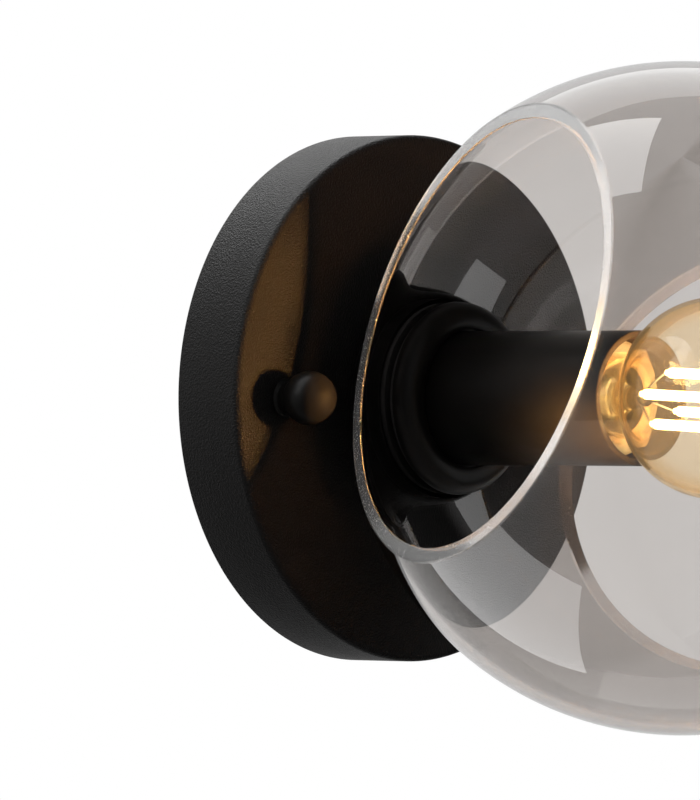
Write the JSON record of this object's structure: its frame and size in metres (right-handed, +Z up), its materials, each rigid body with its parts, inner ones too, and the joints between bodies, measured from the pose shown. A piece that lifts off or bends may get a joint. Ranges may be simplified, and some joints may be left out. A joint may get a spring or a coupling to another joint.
{
  "type": "globe wall sconce",
  "caption": "Wall sconce with a round black canopy, ball-shaped fixing nuts, a short socket tube and a smoked glass globe ground open at its sides around a warm round bulb.",
  "frame": {"origin": "the centre of the canopy's back on the wall, midway between the bracket's two wall screw slots", "axes": "+Z up, +X to the right seen from the front, -Y out of the wall along the lamp's axis"},
  "size_m": [0.1406, 0.173, 0.15],
  "materials": {
    "black_powder": "fine textured matte black powder coat",
    "black_satin": "satin black lacquer",
    "zinc_steel": "zinc plated steel",
    "brass": "turned brass",
    "tinned_copper": "tinned copper",
    "smoked_glass": "clear smoked glass, ground and polished edges",
    "bulb_glass": "clear warm glass",
    "stem_glass": "clear glass",
    "filament": "phosphor coated sticks",
    "nickel_wire": "nickel wire",
    "black_glass": "glossy black glass",
    "solder": "solder",
    "gasket_rubber": "soft black rubber",
    "ceramic": "glazed porcelain",
    "terminal_plastic": "white moulded plastic",
    "lead_brown": "brown sleeve",
    "lead_blue": "blue sleeve",
    "lead_green": "green and yellow sleeve"
  },
  "bodies": {
    "base": {"canopy": "black_powder", "crossbar": "zinc_steel", "studs": "zinc_steel", "stud_lock_nuts": "zinc_steel", "nipple": "brass", "nipple_washer": "zinc_steel", "nipple_nut": "brass", "seat_cup": "black_satin", "outer_gasket": "gasket_rubber", "socket_tube": "black_satin", "holder_yoke": "zinc_steel", "yoke_nut": "brass", "yoke_rivets": "brass", "holder_body": "ceramic", "screw_shell": "brass", "centre_contact": "brass", "holder_terminals": "brass", "terminal_block": "terminal_plastic", "terminal_inserts": "brass", "terminal_screws": "zinc_steel", "block_screws": "zinc_steel", "earth_screw": "brass", "earth_tag": "tinned_copper", "live_lead": "lead_brown", "neutral_lead": "lead_blue", "earth_lead": "lead_green"},
    "ball_nut_left": {"ball_nut_left": "black_satin"},
    "ball_nut_right": {"ball_nut_right": "black_satin"},
    "ring_gasket": {"inner_gasket": "gasket_rubber"},
    "retaining_ring": {"retaining_ring": "black_satin"},
    "globe": {"globe": "smoked_glass"},
    "bulb_contact_end": {"bulb_insulator": "black_glass", "bulb_tip": "solder"},
    "bulb": {"bulb_cap": "brass", "bulb_envelope": "bulb_glass", "bulb_stem": "stem_glass", "filaments": "filament", "filament_supports": "nickel_wire"}
  },
  "joints": [
    {"name": "ball_nut_left_travel", "type": "slide", "parent": "base", "child": "ball_nut_left", "axis": [0, -1, 0], "range_m": [0, 0.0035]},
    {"name": "ball_nut_right_travel", "type": "slide", "parent": "base", "child": "ball_nut_right", "axis": [0, -1, 0], "range_m": [0, 0.0035]},
    {"name": "ring_travel", "type": "slide", "parent": "base", "child": "ring_gasket", "axis": [0, -1, 0], "range_m": [0, 0.003]},
    {"name": "ring_turn", "type": "hinge", "parent": "ring_gasket", "child": "retaining_ring", "pos_m": [0, 0, 0], "axis": [0, -1, 0], "range_deg": [0, 720]},
    {"name": "globe_turn", "type": "hinge", "parent": "base", "child": "globe", "pos_m": [0, 0, 0], "axis": [0, -1, 0], "continuous": true},
    {"name": "bulb_travel", "type": "slide", "parent": "base", "child": "bulb_contact_end", "axis": [0, -1, 0], "range_m": [0, 0.0198]},
    {"name": "bulb_turn", "type": "hinge", "parent": "bulb_contact_end", "child": "bulb", "pos_m": [0, 0, 0], "axis": [0, -1, 0], "range_deg": [0, 2520]}
  ],
  "couplings": [
    {"joint": "ring_travel", "follows": "ring_turn", "m_per_rad": 0.00023873},
    {"joint": "bulb_travel", "follows": "bulb_turn", "m_per_rad": 0.00044882}
  ]
}
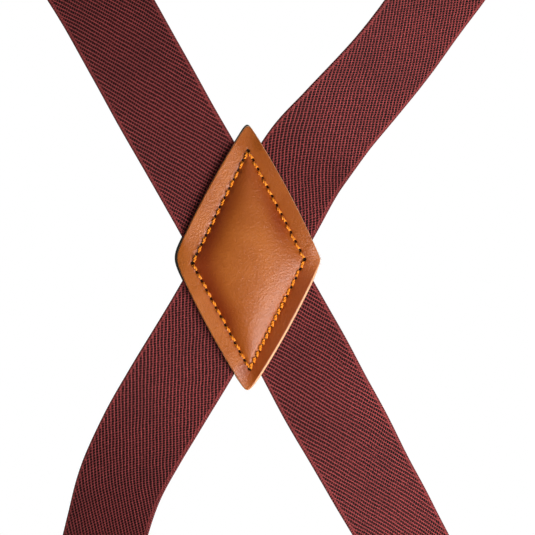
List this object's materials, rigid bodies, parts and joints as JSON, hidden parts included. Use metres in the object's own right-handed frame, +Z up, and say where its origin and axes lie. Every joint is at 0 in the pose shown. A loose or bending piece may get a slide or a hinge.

#### Requirement:
Output the listing above word for word.

#### Expected answer:
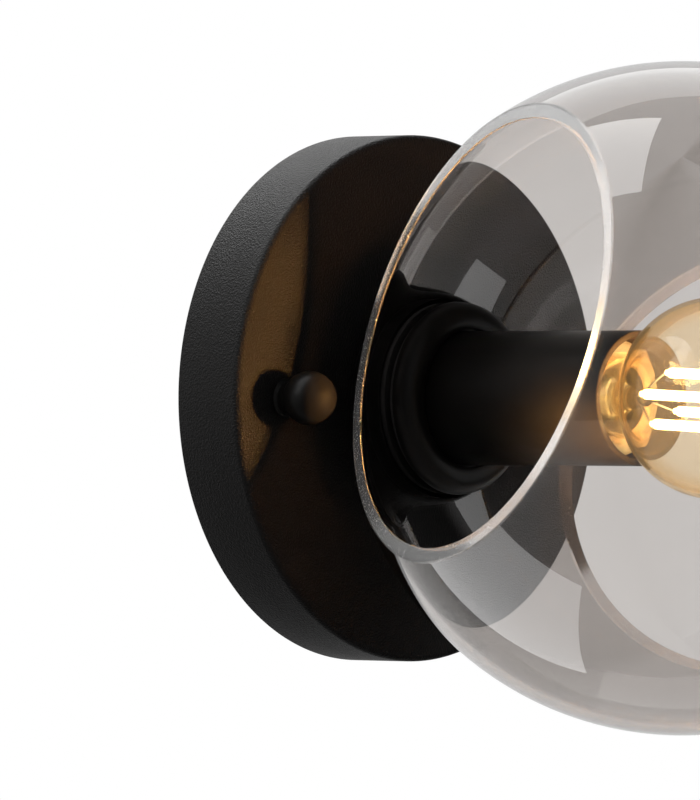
Write the JSON record of this object's structure: its frame and size in metres (right-handed, +Z up), its materials, each rigid body with its parts, inner ones too, and the joints between bodies, measured from the pose shown. A piece that lifts off or bends may get a joint. Ranges may be simplified, and some joints may be left out. A joint may get a spring or a coupling to another joint.
{
  "type": "globe wall sconce",
  "caption": "Wall sconce with a round black canopy, ball-shaped fixing nuts, a short socket tube and a smoked glass globe ground open at its sides around a warm round bulb.",
  "frame": {"origin": "the centre of the canopy's back on the wall, midway between the bracket's two wall screw slots", "axes": "+Z up, +X to the right seen from the front, -Y out of the wall along the lamp's axis"},
  "size_m": [0.1406, 0.173, 0.15],
  "materials": {
    "black_powder": "fine textured matte black powder coat",
    "black_satin": "satin black lacquer",
    "zinc_steel": "zinc plated steel",
    "brass": "turned brass",
    "tinned_copper": "tinned copper",
    "smoked_glass": "clear smoked glass, ground and polished edges",
    "bulb_glass": "clear warm glass",
    "stem_glass": "clear glass",
    "filament": "phosphor coated sticks",
    "nickel_wire": "nickel wire",
    "black_glass": "glossy black glass",
    "solder": "solder",
    "gasket_rubber": "soft black rubber",
    "ceramic": "glazed porcelain",
    "terminal_plastic": "white moulded plastic",
    "lead_brown": "brown sleeve",
    "lead_blue": "blue sleeve",
    "lead_green": "green and yellow sleeve"
  },
  "bodies": {
    "base": {"canopy": "black_powder", "crossbar": "zinc_steel", "studs": "zinc_steel", "stud_lock_nuts": "zinc_steel", "nipple": "brass", "nipple_washer": "zinc_steel", "nipple_nut": "brass", "seat_cup": "black_satin", "outer_gasket": "gasket_rubber", "socket_tube": "black_satin", "holder_yoke": "zinc_steel", "yoke_nut": "brass", "yoke_rivets": "brass", "holder_body": "ceramic", "screw_shell": "brass", "centre_contact": "brass", "holder_terminals": "brass", "terminal_block": "terminal_plastic", "terminal_inserts": "brass", "terminal_screws": "zinc_steel", "block_screws": "zinc_steel", "earth_screw": "brass", "earth_tag": "tinned_copper", "live_lead": "lead_brown", "neutral_lead": "lead_blue", "earth_lead": "lead_green"},
    "ball_nut_left": {"ball_nut_left": "black_satin"},
    "ball_nut_right": {"ball_nut_right": "black_satin"},
    "ring_gasket": {"inner_gasket": "gasket_rubber"},
    "retaining_ring": {"retaining_ring": "black_satin"},
    "globe": {"globe": "smoked_glass"},
    "bulb_contact_end": {"bulb_insulator": "black_glass", "bulb_tip": "solder"},
    "bulb": {"bulb_cap": "brass", "bulb_envelope": "bulb_glass", "bulb_stem": "stem_glass", "filaments": "filament", "filament_supports": "nickel_wire"}
  },
  "joints": [
    {"name": "ball_nut_left_travel", "type": "slide", "parent": "base", "child": "ball_nut_left", "axis": [0, -1, 0], "range_m": [0, 0.0035]},
    {"name": "ball_nut_right_travel", "type": "slide", "parent": "base", "child": "ball_nut_right", "axis": [0, -1, 0], "range_m": [0, 0.0035]},
    {"name": "ring_travel", "type": "slide", "parent": "base", "child": "ring_gasket", "axis": [0, -1, 0], "range_m": [0, 0.003]},
    {"name": "ring_turn", "type": "hinge", "parent": "ring_gasket", "child": "retaining_ring", "pos_m": [0, 0, 0], "axis": [0, -1, 0], "range_deg": [0, 720]},
    {"name": "globe_turn", "type": "hinge", "parent": "base", "child": "globe", "pos_m": [0, 0, 0], "axis": [0, -1, 0], "continuous": true},
    {"name": "bulb_travel", "type": "slide", "parent": "base", "child": "bulb_contact_end", "axis": [0, -1, 0], "range_m": [0, 0.0198]},
    {"name": "bulb_turn", "type": "hinge", "parent": "bulb_contact_end", "child": "bulb", "pos_m": [0, 0, 0], "axis": [0, -1, 0], "range_deg": [0, 2520]}
  ],
  "couplings": [
    {"joint": "ring_travel", "follows": "ring_turn", "m_per_rad": 0.00023873},
    {"joint": "bulb_travel", "follows": "bulb_turn", "m_per_rad": 0.00044882}
  ]
}
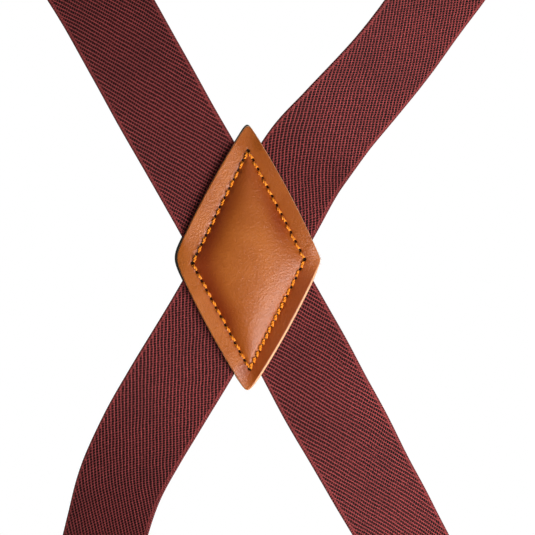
List this object's materials, rigid bodies, parts and joints as JSON, hidden parts included. Use metres in the object's own right-handed frame, +Z up, and say where its origin and axes lie. Every joint is at 0 in the pose shown. A loose or bending piece may get a slide or a hinge.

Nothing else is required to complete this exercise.